With the upgrade to PlatON 1.2.0, the VRF random number capability provided by PlatON’s built-in contract is also fully open to use. Smart contract developers can use the random number contract provided by PlatON to obtain decentralized, verifiable, tamper-proof, and secure random numbers.
It’s difficult to independently generate unpredictable random numbers through consensus algorithms on the public chain. Generally, random numbers are acquired through parameters on the chain as the source of randomness, such as blockhash. Although blockhash is random, it may suffer detention by miners.
Chainlink has proposed an off-chain solution: In the random number solution of Chainlink V2, a random seed is generated by Chainlink off-chain, and a random number and a proof that can be verified on the chain are generated by the key of its node. Despite its extensive application, this solution charges additional fees.
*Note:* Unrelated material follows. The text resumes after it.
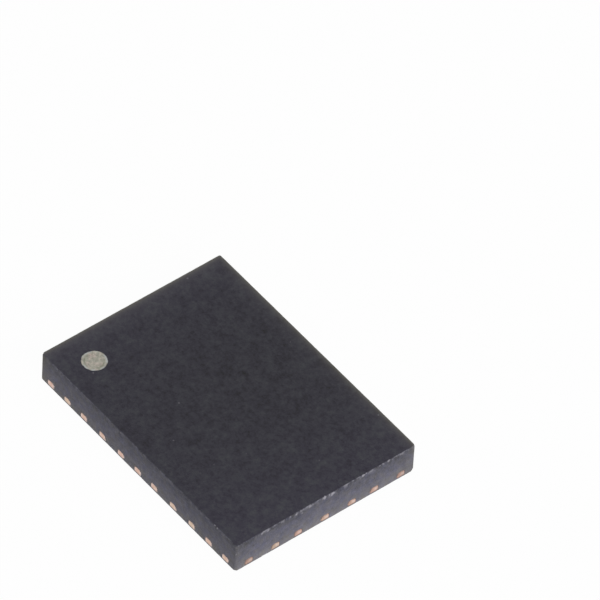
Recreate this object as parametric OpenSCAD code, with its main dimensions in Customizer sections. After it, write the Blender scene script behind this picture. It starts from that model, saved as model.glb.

Centralized random number providers may manipulate random numbers for profit. Traditional RNG solutions cannot prevent data from being tampered with, so users have no choice but to blindly believe in the authenticity and reliability of random numbers.
The on-chain random number of PlatON comes from the Nonce field in the block header, which uses the Nonce of the parent block as the seed and generates the random number with the private key signature of the proposer of the current block. In practical use, the [1,33] byte of this field can be taken as the random source of the verifiable random number.
Giskard, PlatON’s consensus algorithm, uses the VRF algorithm to select validators, and its on-chain Nonce (VRF and proof) is inherently secure, verifiable, random, and non-tamperable. Since all validators in the PlatON network will verify the Nonce field in the block header, this field will also be applied to the random selection of PlatON consensus nodes, the security of which has been fully proved. Although the proposer can obtain the random number in advance, no malicious behavior is allowed, which guarantees security. If this field is invalid, the current block cannot obtain the validator’s signature, and the confirmation fails.
Up to 500 random numbers can be returned on PlatON. Contract developers can use the random number without repeated verification at the contract layer or fees other than gas. They can obtain random numbers simply through contract calls, which is simple, efficient, and developer-friendly.